▸ **Your goal**
Exactly the lines from the one containing "for body in" through the one containing "obj.matrix_world = world" must be returned; include both ends and nothing else.

=======

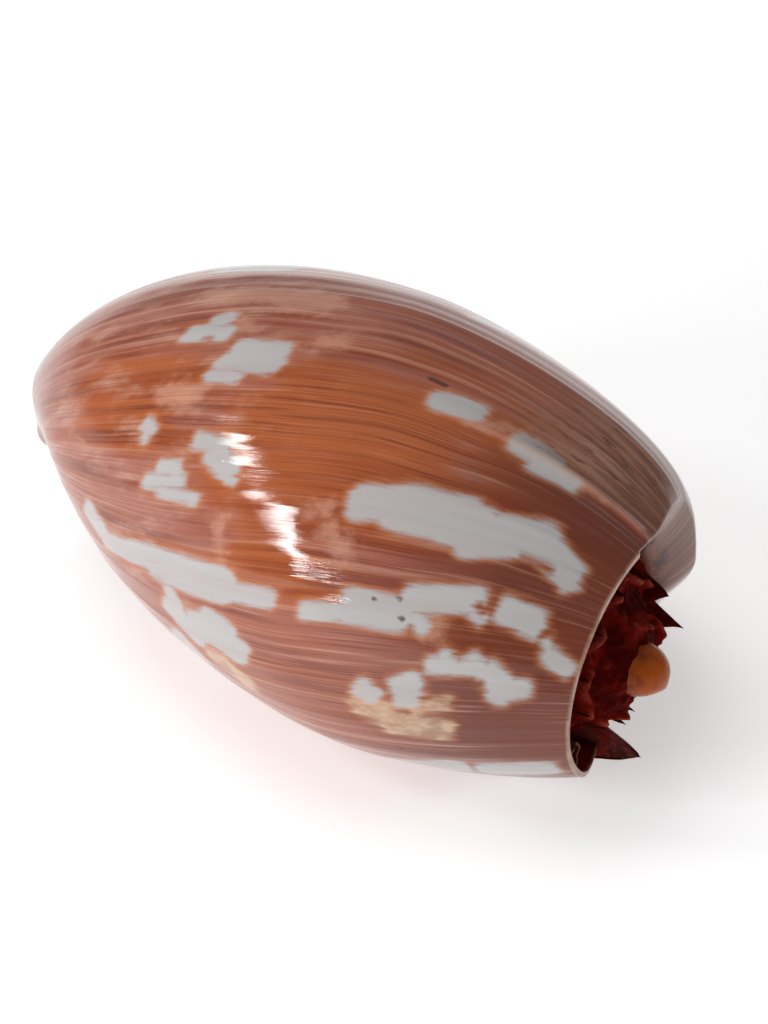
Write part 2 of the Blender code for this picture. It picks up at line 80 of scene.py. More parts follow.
@dataclass(frozen=True)
class ShellForm:
    """The coiling of the shell: every surface of the body whorl in numbers, in metres and degrees."""

    lip_radius: float = 101.9 * MM
    growth_per_turn: float = 2.37
    wall: float = 2.8 * MM
    lip_wall: float = 1.9 * MM
    callus: float = 0.7 * MM
    belly_top: float = 230.2 * MM
    belly_drop: float = 120.9 * MM
    belly_climb: float = 0.503
    shoulder_power: float = 1.57
    rim_top: float = 232 * MM
    rim_at_lip: float = 47.8 * MM
    rim_narrowing: float = 0.73
    rim_share: float = 0.8
    rim_thickness: float = 1.6 * MM
    fall_start: float = 240.0
    fall_end: float = 330.0
    fall: float = 13 * MM
    fall_narrowing: float = 0.16
    spire_floor: float = 216 * MM
    hood_start: float = 105.0
    hood_full: float = 60.0
    crest_radius: float = 54 * MM
    crest_height: float = 224.4 * MM
    hood_foot: float = 34 * MM
    hood_fall_start: float = 28.0
    hood_fall: float = 12 * MM
    front_rise_start: float = 90.0
    lip_side_end: float = 60.0
    drawn_in_start: float = 240.0
    front_low: float = 2 * MM
    front_rise: float = 26.2 * MM
    front_climb: float = 0.12 * MM
    front_power_lip: float = 2.13
    front_power_back: float = 1.72
    front_power_late_drop: float = 0.25
    front_ring_back: float = 1.05
    front_ring: float = 22 * MM
    tip_height: float = 10.2 * MM
    tip_radius: float = 3.5 * MM
    columella: float = 9 * MM
    swell_below: float = 30 * MM
    swell_above: float = 40 * MM
    plaits: int = 4
    plait_pitch: float = 12 * MM
    plait_top: float = 100 * MM
    plait_relief: float = 2.4 * MM
    plait_slope: float = 40 * MM
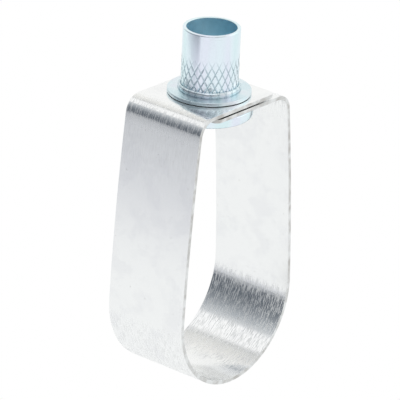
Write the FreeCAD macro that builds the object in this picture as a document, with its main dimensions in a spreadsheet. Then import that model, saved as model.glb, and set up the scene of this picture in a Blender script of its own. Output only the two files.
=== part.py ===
import FreeCAD, Part
import math
import os
import Sketcher

# Swivel loop hanger for a 1-1/4 in steel pipe on a 3/8 in rod.
# A flat strip is folded into a loop whose two ends lie one on the other at the top. An insert
# nut stands through the holes in both ends: its flange is inside the loop, and a washer that is
# pressed on the barrel rests on the loop, so that the loop hangs from the nut and swivels on it.
# Frame: origin on the nut's axis at the top of the loop, +Z up the rod, X along the folded top,
# Y along the pipe.

# Every size in mm, by the name that it has in the spreadsheet
sizes = {
    # strip
    "stripWidth": 25.4,
    "stripThickness": 1.0,
    "lapGap": 0.4,             # between the two ends at the top
    "bendRadius": 4.0,         # inside, at the top corners
    "flatHalfLength": 13.3,    # axis to the start of each corner
    "seatRadius": 21.25,       # inside of the round bottom, pipe radius and 0.17
    "seatDepth": 57.0,         # top of the loop to the pipe's axis
    "legRadius": 670.0,        # slight outward bow of the two legs
    "outerEnd": 12.0,          # axis to the end of the upper lap
    "innerEnd": 11.5,          # axis to the end of the lower lap
    "endRound": 2.0,
    "holeClearance": 0.35,
    # insert nut
    "barrelRadius": 7.6,
    "barrelHeight": 18.2,      # above the loop
    "threadRadius": 3.97,      # 3/8-16, minor diameter
    "threadLead": 0.8,         # chamfer at both ends of the thread
    "counterboreRadius": 6.65,
    "counterboreDepth": 7.0,
    "rimRound": 0.3,
    "flangeRadius": 11.8,
    "flangeThickness": 3.0,
    "flangeRound": 1.0,
    "flangeClearance": 0.65,   # under the lower lap
    # retaining washer
    "washerRadius": 11.1,
    "washerThickness": 1.0,
    "washerRound": 0.25,
    "washerClearance": 0.15,   # over the upper lap
    "hubRadius": 8.3,
    "hubHeight": 1.5,          # above the washer's disc
    "hubRound": 0.55,
    "pressClearance": 0.08,
}

# Heights and radii that follow from the sizes, as expressions on the spreadsheet
upperLapMiddle = "-Sizes.stripThickness / 2"
lowerLapTop = "-(Sizes.stripThickness + Sizes.lapGap)"
lowerLapBottom = "-(2 * Sizes.stripThickness + Sizes.lapGap)"
lowerLapMiddle = "-(1.5 * Sizes.stripThickness + Sizes.lapGap)"
bendMiddleRadius = "Sizes.bendRadius + Sizes.stripThickness / 2"
seatMiddleRadius = "Sizes.seatRadius + Sizes.stripThickness / 2"
holeRadius = "Sizes.barrelRadius + Sizes.holeClearance"
flangeTop = "-(2 * Sizes.stripThickness + Sizes.lapGap + Sizes.flangeClearance)"
flangeBottom = flangeTop + " - Sizes.flangeThickness"
counterboreFloor = "Sizes.barrelHeight - Sizes.counterboreDepth"
threadMouthRadius = "Sizes.threadRadius + Sizes.threadLead"
washerBottom = "Sizes.washerClearance"
washerTop = "Sizes.washerClearance + Sizes.washerThickness"
hubTop = washerTop + " + Sizes.hubHeight"
washerBoreRadius = "Sizes.barrelRadius + Sizes.pressClearance"

doc = FreeCAD.newDocument("LoopPipeHanger")
sheet = doc.addObject("Spreadsheet::Sheet", "Sizes")
for row, (name, size) in enumerate(sizes.items(), start=1):
    sheet.set(f"A{row}", str(size))
    sheet.setAlias(f"A{row}", name)
doc.recompute()


def value(expression):
    return float(sheet.evalExpression(expression))


def newBody(label):
    body = doc.addObject("PartDesign::Body", label)
    body.Label = label
    return body


def newSketch(body, name, plane):
    sketch = body.newObject("Sketcher::SketchObject", name)
    sketch.AttachmentSupport = [(originFeature(body, plane), "")]
    sketch.MapMode = "FlatFace"
    return sketch


def originFeature(body, role):
    return next(item for item in body.Origin.OriginFeatures if item.Role == role)


def constrain(sketch, kind, *references, size=None):
    if size is None:
        return sketch.addConstraint(Sketcher.Constraint(kind, *references))
    index = sketch.addConstraint(Sketcher.Constraint(kind, *references, value(size)))
    sketch.setExpression(f"Constraints[{index}]", size)
    return index


def placePoint(sketch, shape, end, across, up):
    constrain(sketch, "DistanceX", -1, 1, shape, end, size=across)
    constrain(sketch, "DistanceY", -1, 1, shape, end, size=up)


def closedOutline(sketch, corners):
    points = [FreeCAD.Vector(value(across), value(up), 0) for across, up in corners]
    count = len(points)
    for i in range(count):
        sketch.addGeometry(Part.LineSegment(points[i], points[(i + 1) % count]), False)
    for i in range(count):
        constrain(sketch, "Coincident", i, 2, (i + 1) % count, 1)
    for i, (across, up) in enumerate(corners):
        placePoint(sketch, i, 1, across, up)


def edgeNames(shape, wanted):
    return [f"Edge{i}" for i, edge in enumerate(shape.Edges, start=1) if wanted(edge)]


def circleAt(radius, up):
    # true for the full circle of this radius about the nut's axis at this height
    def wanted(edge):
        curve = edge.Curve
        return (
            curve.TypeId == "Part::GeomCircle"
            and abs(curve.Radius - value(radius)) < 1e-4
            and abs(curve.Center.z - value(up)) < 1e-4
        )
    return wanted


def roundEdges(body, kind, name, base, wanted, property_, size):
    doc.recompute()
    feature = body.newObject(f"PartDesign::{kind}", name)
    feature.Base = (base, edgeNames(base.Shape, wanted))
    feature.setExpression(property_, size)
    body.Tip = feature
    return feature


# Folded strip

def legCentre(bendUp):
    # centre of the right leg's arc, which touches the corner's arc and the seat's arc from inside
    seat = FreeCAD.Vector(0, -value("Sizes.seatDepth"), 0)
    bend = FreeCAD.Vector(value("Sizes.flatHalfLength"), bendUp, 0)
    toSeat = value("Sizes.legRadius") - value(seatMiddleRadius)
    toBend = value("Sizes.legRadius") - value(bendMiddleRadius)
    between = bend.sub(seat)
    along = (toSeat ** 2 - toBend ** 2 + between.Length ** 2) / (2 * between.Length)
    aside = math.sqrt(toSeat ** 2 - along ** 2)
    direction = FreeCAD.Vector(between).normalize()
    return seat.add(direction.multiply(along)).add(
        FreeCAD.Vector(-between.y, between.x, 0).normalize().multiply(aside))


def arcOf(centre, radius, start, end):
    normal = FreeCAD.Vector(0, 0, 1)
    return Part.ArcOfCircle(Part.Circle(centre, normal, radius), start, end)


def bearing(centre, point):
    return math.atan2(point.y - centre.y, point.x - centre.x)


def stripPath(body):
    # centre line: lower lap, right corner, right leg, seat, left leg, left corner, upper lap
    path = newSketch(body, "StripPath", "XZ_Plane")
    half = value("Sizes.flatHalfLength")
    seat = FreeCAD.Vector(0, -value("Sizes.seatDepth"), 0)
    bend = value(bendMiddleRadius)
    lower = value(lowerLapMiddle)
    upper = value(upperLapMiddle)
    rightBend = FreeCAD.Vector(half, lower - bend, 0)
    leftBend = FreeCAD.Vector(-half, upper - bend, 0)
    rightLeg = legCentre(rightBend.y)
    leftLeg = legCentre(leftBend.y)
    leftLeg.x = -leftLeg.x
    rightLow = bearing(rightLeg, seat)
    rightHigh = bearing(rightLeg, rightBend)
    leftLow = bearing(leftLeg, seat)
    leftHigh = bearing(leftLeg, leftBend)
    legRadius = value("Sizes.legRadius")
    turn = 2 * math.pi
    path.addGeometry([
        Part.LineSegment(FreeCAD.Vector(-value("Sizes.innerEnd"), lower, 0),
                         FreeCAD.Vector(half, lower, 0)),
        arcOf(rightBend, bend, rightHigh, math.pi / 2),
        arcOf(rightLeg, legRadius, rightLow, rightHigh),
        arcOf(seat, value(seatMiddleRadius), leftLow % turn, rightLow % turn + turn),
        arcOf(leftLeg, legRadius, leftHigh % turn, leftLow % turn),
        arcOf(leftBend, bend, math.pi / 2, leftHigh % turn),
        Part.LineSegment(FreeCAD.Vector(-half, upper, 0),
                         FreeCAD.Vector(value("Sizes.outerEnd"), upper, 0)),
    ], False)
    # each piece of the path runs smoothly into the next
    joints = ((0, 2, 1, 2), (1, 1, 2, 2), (2, 1, 3, 2), (3, 1, 4, 2), (4, 1, 5, 2), (5, 1, 6, 1))
    for joint in joints:
        constrain(path, "Tangent", *joint)
    placePoint(path, 0, 1, "-Sizes.innerEnd", lowerLapMiddle)
    placePoint(path, 6, 2, "Sizes.outerEnd", upperLapMiddle)
    for lap in (0, 6):
        constrain(path, "Horizontal", lap)
    constrain(path, "DistanceX", -1, 1, 1, 3, size="Sizes.flatHalfLength")
    constrain(path, "DistanceX", -1, 1, 5, 3, size="-Sizes.flatHalfLength")
    for corner in (1, 5):
        constrain(path, "Radius", corner, size=bendMiddleRadius)
    for leg in (2, 4):
        constrain(path, "Radius", leg, size="Sizes.legRadius")
    constrain(path, "Radius", 3, size=seatMiddleRadius)
    placePoint(path, 3, 3, "0", "-Sizes.seatDepth")
    return path


def stripSection(body):
    section = newSketch(body, "StripSection", "YZ_Plane")
    section.setExpression("AttachmentOffset.Base.z", "-Sizes.innerEnd")
    closedOutline(section, [
        ("-Sizes.stripWidth / 2", lowerLapBottom),
        ("Sizes.stripWidth / 2", lowerLapBottom),
        ("Sizes.stripWidth / 2", lowerLapTop),
        ("-Sizes.stripWidth / 2", lowerLapTop),
    ])
    return section


def makeStrip():
    body = newBody("hanger_band")
    path = stripPath(body)
    section = stripSection(body)
    doc.recompute()
    fold = body.newObject("PartDesign::AdditivePipe", "StripFold")
    fold.Profile = section
    fold.Spine = path
    body.Tip = fold

    def lapCorner(edge):
        # the upright edges at the free ends of the two laps
        straight = edge.Curve.TypeId == "Part::GeomLine"
        upright = straight and abs(edge.tangentAt(edge.FirstParameter).z) > 0.99
        ends = (value("Sizes.outerEnd"), -value("Sizes.innerEnd"))
        middle = edge.CenterOfMass
        return upright and min(abs(middle.x - end) for end in ends) < 1e-4

    corners = roundEdges(body, "Fillet", "LapCorners", fold, lapCorner, "Radius", "Sizes.endRound")
    hole = newSketch(body, "HoleOutline", "XY_Plane")
    hole.addGeometry(Part.Circle(FreeCAD.Vector(), FreeCAD.Vector(0, 0, 1), value(holeRadius)), False)
    constrain(hole, "Coincident", 0, 3, -1, 1)
    constrain(hole, "Radius", 0, size=holeRadius)
    doc.recompute()
    before = corners.Shape.Volume
    pocket = body.newObject("PartDesign::Pocket", "NutHole")
    pocket.Profile = hole
    pocket.setExpression("Length", "2 * Sizes.stripThickness + Sizes.lapGap + Sizes.bendRadius")
    body.Tip = pocket
    doc.recompute()
    if pocket.Shape.Volume >= before:
        raise RuntimeError("the hole for the nut cuts nothing")
    return body


# Insert nut

def revolve(body, name, sketch):
    doc.recompute()
    feature = body.newObject("PartDesign::Revolution", name)
    feature.Profile = sketch
    feature.ReferenceAxis = (sketch, ["V_Axis"])
    feature.Angle = 360
    body.Tip = feature
    return feature


def makeNut():
    body = newBody("insert_nut")
    outline = newSketch(body, "NutOutline", "XZ_Plane")
    closedOutline(outline, [
        (threadMouthRadius, flangeBottom),
        ("Sizes.flangeRadius", flangeBottom),
        ("Sizes.flangeRadius", flangeTop),
        ("Sizes.barrelRadius", flangeTop),
        ("Sizes.barrelRadius", "Sizes.barrelHeight"),
        ("Sizes.counterboreRadius", "Sizes.barrelHeight"),
        ("Sizes.counterboreRadius", counterboreFloor),
        (threadMouthRadius, counterboreFloor),
        ("Sizes.threadRadius", counterboreFloor + " - Sizes.threadLead"),
        ("Sizes.threadRadius", flangeBottom + " + Sizes.threadLead"),
    ])
    turned = revolve(body, "NutTurned", outline)
    flange = roundEdges(body, "Fillet", "FlangeEdge", turned,
                        circleAt("Sizes.flangeRadius", flangeBottom), "Radius", "Sizes.flangeRound")
    roundEdges(body, "Fillet", "BarrelRim", flange,
               circleAt("Sizes.barrelRadius", "Sizes.barrelHeight"), "Radius", "Sizes.rimRound")
    return body


# Retaining washer

def makeWasher():
    body = newBody("retaining_washer")
    outline = newSketch(body, "WasherOutline", "XZ_Plane")
    closedOutline(outline, [
        (washerBoreRadius, washerBottom),
        ("Sizes.washerRadius", washerBottom),
        ("Sizes.washerRadius", washerTop),
        ("Sizes.hubRadius", washerTop),
        ("Sizes.hubRadius", hubTop),
        (washerBoreRadius, hubTop),
    ])
    turned = revolve(body, "WasherTurned", outline)
    disc = roundEdges(body, "Fillet", "DiscEdge", turned,
                      circleAt("Sizes.washerRadius", washerTop), "Radius", "Sizes.washerRound")
    roundEdges(body, "Fillet", "HubEdge", disc,
               circleAt("Sizes.hubRadius", hubTop), "Radius", "Sizes.hubRound")
    return body


bodies = [makeStrip(), makeNut(), makeWasher()]
doc.recompute()

for item in doc.Objects:
    if "Invalid" in item.State or "Error" in item.State:
        raise RuntimeError(f"{item.Name} did not compute")

os.makedirs("parts", exist_ok=True)
for body in bodies:
    shape = body.Shape
    if shape.isNull() or not shape.isValid() or len(shape.Solids) != 1:
        raise RuntimeError(f"{body.Label} is not one sound solid")
    shape.exportStep(f"parts/{body.Label}.step")
    box = shape.BoundBox
    print(f"{body.Label}: {shape.Volume:.1f} mm3, z {box.ZMin:.2f} to {box.ZMax:.2f}, "
          f"{box.XLength:.2f} x {box.YLength:.2f} x {box.ZLength:.2f} mm")
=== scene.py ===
import math

import bmesh
import bpy
from mathutils import Matrix, Vector


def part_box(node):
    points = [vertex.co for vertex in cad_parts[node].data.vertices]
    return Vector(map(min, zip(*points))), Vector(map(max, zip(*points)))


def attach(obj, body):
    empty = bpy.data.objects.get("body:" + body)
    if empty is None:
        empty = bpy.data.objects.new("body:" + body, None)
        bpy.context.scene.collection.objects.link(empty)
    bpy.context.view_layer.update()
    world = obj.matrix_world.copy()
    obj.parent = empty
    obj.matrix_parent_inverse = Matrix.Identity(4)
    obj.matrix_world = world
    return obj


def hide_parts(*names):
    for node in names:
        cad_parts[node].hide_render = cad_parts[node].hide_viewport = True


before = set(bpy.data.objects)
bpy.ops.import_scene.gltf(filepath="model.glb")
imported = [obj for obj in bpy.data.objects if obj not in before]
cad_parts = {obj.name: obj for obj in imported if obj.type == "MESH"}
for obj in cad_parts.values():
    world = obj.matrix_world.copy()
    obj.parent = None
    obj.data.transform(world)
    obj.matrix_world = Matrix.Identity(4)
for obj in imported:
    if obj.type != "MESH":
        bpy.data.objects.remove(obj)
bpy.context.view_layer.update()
mm = 0.001

print("loop hanger: frame loaded")


# Shared helpers

def linear(hexColour):
    channels = [int(hexColour[i:i + 2], 16) / 255 for i in (1, 3, 5)]
    return [c / 12.92 if c <= 0.04045 else ((c + 0.055) / 1.055) ** 2.4 for c in channels] + [1.0]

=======

▸ **Reply to the exercise**
for body in bodies:
    shape = body.Shape
    if shape.isNull() or not shape.isValid() or len(shape.Solids) != 1:
        raise RuntimeError(f"{body.Label} is not one sound solid")
    shape.exportStep(f"parts/{body.Label}.step")
    box = shape.BoundBox
    print(f"{body.Label}: {shape.Volume:.1f} mm3, z {box.ZMin:.2f} to {box.ZMax:.2f}, "
          f"{box.XLength:.2f} x {box.YLength:.2f} x {box.ZLength:.2f} mm")
=== scene.py ===
import math

import bmesh
import bpy
from mathutils import Matrix, Vector


def part_box(node):
    points = [vertex.co for vertex in cad_parts[node].data.vertices]
    return Vector(map(min, zip(*points))), Vector(map(max, zip(*points)))


def attach(obj, body):
    empty = bpy.data.objects.get("body:" + body)
    if empty is None:
        empty = bpy.data.objects.new("body:" + body, None)
        bpy.context.scene.collection.objects.link(empty)
    bpy.context.view_layer.update()
    world = obj.matrix_world.copy()
    obj.parent = empty
    obj.matrix_parent_inverse = Matrix.Identity(4)
    obj.matrix_world = world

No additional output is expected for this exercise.